• **Exercise**
Transcribe only the lines of the listing below from the one holding "if empty is" through the one holding "obj.matrix_parent_inverse = Matrix.Identity(4)", inclusive, without any change.

(3D code data)
□ □ □ □
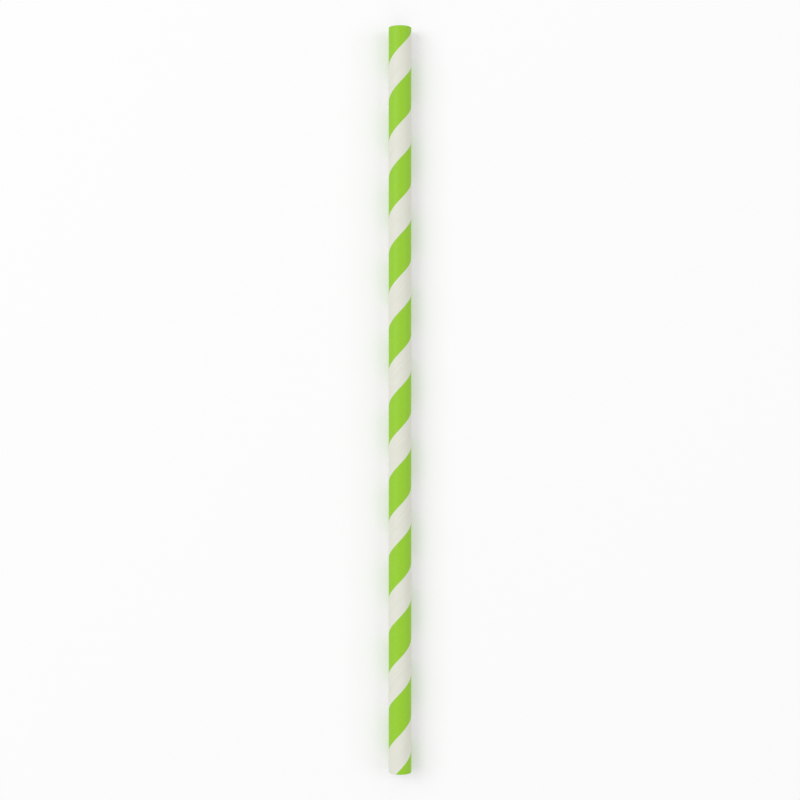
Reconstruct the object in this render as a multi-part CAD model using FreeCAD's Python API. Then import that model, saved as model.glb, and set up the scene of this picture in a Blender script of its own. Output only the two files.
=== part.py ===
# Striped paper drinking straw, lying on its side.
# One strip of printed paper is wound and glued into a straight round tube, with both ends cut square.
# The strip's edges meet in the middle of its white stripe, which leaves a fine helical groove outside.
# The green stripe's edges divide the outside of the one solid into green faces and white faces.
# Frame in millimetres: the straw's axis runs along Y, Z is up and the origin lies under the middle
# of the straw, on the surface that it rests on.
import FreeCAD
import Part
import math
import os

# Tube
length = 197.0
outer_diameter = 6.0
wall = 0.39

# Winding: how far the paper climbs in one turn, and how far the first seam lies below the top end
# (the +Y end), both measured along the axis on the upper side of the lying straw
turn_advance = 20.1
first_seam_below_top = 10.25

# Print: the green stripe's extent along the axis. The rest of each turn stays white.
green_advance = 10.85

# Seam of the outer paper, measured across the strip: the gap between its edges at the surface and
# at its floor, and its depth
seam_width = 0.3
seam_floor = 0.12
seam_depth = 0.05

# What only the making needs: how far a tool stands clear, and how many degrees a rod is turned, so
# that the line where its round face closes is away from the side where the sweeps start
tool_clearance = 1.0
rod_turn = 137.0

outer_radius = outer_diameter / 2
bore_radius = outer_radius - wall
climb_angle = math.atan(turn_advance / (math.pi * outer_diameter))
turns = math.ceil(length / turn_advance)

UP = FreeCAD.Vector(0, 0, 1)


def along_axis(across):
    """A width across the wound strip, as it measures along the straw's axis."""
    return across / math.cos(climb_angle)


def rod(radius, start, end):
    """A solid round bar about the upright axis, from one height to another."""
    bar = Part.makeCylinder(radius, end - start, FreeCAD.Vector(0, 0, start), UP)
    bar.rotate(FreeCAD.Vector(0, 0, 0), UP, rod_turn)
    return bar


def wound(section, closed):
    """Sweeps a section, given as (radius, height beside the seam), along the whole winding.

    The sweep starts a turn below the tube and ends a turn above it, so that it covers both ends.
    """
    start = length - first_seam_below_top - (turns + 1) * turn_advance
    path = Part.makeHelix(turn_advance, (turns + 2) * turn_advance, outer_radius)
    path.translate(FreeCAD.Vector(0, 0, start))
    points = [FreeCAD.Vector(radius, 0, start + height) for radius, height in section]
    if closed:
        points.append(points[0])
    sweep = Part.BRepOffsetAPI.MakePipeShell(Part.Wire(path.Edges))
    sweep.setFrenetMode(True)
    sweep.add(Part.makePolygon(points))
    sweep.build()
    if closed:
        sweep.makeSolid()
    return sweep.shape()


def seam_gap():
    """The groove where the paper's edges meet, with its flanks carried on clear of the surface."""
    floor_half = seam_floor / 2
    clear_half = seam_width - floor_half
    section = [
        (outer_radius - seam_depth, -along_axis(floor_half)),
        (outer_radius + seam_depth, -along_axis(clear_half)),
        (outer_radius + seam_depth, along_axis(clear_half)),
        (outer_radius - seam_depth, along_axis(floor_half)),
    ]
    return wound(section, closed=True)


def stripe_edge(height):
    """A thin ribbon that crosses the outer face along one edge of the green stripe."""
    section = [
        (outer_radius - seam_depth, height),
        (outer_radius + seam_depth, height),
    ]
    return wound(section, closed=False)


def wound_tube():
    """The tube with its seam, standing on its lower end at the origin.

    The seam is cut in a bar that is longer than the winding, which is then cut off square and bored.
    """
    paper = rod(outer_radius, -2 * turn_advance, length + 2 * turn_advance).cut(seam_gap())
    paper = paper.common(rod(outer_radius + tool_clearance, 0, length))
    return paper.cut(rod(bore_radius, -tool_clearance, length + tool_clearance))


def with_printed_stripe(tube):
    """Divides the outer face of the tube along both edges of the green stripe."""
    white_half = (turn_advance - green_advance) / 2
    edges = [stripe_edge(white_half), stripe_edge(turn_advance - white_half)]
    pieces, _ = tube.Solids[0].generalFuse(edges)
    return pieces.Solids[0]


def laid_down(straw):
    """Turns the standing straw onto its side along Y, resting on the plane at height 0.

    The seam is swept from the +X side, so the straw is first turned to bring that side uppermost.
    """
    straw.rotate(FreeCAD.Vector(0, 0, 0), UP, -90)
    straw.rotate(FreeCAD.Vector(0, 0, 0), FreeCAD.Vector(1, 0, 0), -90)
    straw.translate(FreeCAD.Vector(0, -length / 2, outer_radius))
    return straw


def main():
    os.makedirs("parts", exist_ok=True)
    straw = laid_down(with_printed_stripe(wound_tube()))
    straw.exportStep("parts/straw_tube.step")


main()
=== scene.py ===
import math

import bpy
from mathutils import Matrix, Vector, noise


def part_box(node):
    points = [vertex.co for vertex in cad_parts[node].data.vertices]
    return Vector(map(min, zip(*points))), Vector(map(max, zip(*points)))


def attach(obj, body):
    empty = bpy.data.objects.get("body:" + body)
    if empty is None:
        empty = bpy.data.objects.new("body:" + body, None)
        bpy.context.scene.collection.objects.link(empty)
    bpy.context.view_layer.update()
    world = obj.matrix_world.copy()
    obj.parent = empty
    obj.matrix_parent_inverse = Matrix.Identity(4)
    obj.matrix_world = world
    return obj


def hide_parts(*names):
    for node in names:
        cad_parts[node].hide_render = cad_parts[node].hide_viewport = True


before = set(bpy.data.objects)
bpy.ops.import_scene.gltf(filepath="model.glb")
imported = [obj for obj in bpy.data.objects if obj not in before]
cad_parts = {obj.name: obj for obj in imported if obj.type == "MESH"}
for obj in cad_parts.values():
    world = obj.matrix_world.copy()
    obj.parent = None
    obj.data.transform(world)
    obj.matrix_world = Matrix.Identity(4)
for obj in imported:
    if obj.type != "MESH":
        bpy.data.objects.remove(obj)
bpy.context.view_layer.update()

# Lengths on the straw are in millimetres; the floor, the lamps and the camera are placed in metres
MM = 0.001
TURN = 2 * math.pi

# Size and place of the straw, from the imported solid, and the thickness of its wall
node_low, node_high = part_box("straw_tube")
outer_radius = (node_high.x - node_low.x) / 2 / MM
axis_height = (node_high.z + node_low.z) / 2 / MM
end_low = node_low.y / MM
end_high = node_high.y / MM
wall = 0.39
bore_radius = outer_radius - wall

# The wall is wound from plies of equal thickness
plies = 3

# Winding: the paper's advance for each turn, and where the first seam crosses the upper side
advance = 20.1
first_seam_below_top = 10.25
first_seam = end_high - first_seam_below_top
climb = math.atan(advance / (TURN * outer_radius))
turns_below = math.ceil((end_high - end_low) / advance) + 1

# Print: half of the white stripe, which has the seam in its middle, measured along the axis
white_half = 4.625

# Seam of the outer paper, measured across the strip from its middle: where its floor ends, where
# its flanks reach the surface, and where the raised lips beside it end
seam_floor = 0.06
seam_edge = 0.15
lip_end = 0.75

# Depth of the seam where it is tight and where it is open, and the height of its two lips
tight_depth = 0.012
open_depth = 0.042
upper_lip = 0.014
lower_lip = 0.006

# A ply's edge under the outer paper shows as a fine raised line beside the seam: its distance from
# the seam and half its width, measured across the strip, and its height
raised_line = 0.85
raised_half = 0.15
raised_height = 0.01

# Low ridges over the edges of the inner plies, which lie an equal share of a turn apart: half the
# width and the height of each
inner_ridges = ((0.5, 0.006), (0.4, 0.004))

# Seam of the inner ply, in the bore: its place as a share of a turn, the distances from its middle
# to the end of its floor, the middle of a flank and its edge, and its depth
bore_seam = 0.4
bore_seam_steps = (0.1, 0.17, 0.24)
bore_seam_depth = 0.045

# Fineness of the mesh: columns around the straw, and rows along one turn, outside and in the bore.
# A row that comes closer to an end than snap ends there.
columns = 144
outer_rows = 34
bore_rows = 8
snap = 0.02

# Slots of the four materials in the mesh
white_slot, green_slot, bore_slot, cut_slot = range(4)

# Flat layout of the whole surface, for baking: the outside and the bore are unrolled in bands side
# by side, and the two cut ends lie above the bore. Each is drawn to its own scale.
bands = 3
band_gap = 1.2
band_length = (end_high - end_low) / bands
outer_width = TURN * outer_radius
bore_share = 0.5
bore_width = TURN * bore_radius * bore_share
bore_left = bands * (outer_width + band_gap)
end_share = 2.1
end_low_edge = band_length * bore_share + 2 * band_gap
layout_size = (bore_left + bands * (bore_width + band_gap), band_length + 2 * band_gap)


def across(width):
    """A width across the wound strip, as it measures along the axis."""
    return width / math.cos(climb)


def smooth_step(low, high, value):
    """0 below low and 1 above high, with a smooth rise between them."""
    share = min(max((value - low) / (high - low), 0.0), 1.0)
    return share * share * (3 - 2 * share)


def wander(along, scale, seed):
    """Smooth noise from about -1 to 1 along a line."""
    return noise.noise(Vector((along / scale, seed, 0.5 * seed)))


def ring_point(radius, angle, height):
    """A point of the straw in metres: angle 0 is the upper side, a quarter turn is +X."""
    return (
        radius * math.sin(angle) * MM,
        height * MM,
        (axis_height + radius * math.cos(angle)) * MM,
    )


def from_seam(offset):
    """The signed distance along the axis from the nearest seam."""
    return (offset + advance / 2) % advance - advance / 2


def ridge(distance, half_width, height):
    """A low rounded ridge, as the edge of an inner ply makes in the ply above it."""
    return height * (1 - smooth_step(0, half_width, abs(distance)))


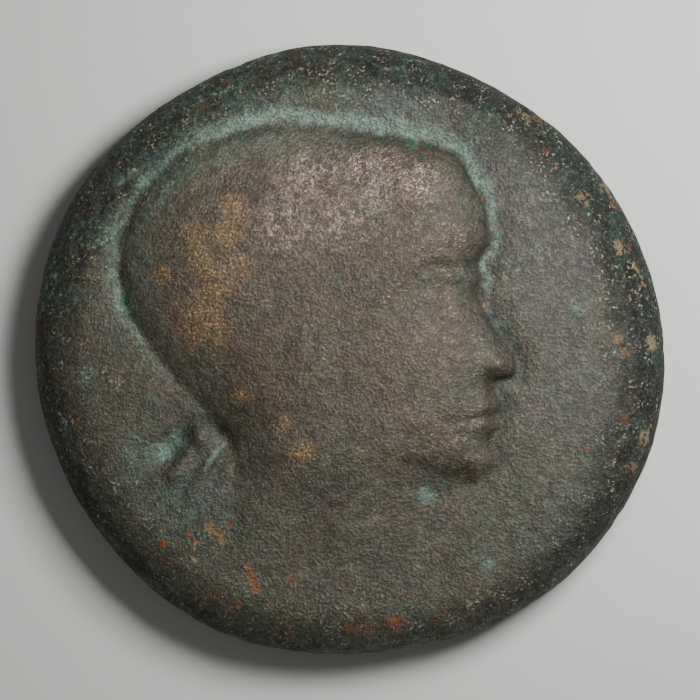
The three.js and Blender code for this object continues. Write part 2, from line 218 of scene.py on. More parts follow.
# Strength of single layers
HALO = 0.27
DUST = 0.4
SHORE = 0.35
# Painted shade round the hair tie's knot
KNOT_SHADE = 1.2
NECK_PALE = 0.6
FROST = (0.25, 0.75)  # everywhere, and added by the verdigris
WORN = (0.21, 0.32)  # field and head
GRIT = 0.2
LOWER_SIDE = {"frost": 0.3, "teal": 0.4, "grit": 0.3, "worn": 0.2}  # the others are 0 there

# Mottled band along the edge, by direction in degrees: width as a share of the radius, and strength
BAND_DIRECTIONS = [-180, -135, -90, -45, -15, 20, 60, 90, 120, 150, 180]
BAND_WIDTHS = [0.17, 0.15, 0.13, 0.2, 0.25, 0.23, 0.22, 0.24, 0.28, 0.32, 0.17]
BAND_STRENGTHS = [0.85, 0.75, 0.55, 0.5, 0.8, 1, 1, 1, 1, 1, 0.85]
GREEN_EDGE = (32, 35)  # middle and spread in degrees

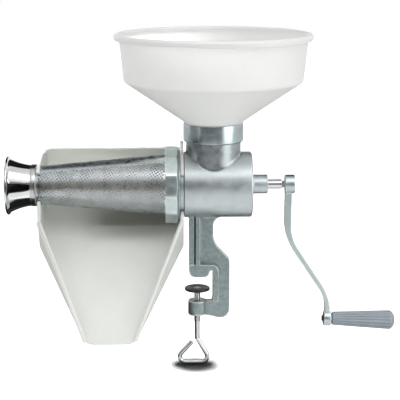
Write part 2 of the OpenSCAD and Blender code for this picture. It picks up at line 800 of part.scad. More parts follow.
□ □ □ □
• **Full output**
    if empty is None:
        empty = bpy.data.objects.new("body:" + body, None)
        bpy.context.scene.collection.objects.link(empty)
    bpy.context.view_layer.update()
    world = obj.matrix_world.copy()
    obj.parent = empty
    obj.matrix_parent_inverse = Matrix.Identity(4)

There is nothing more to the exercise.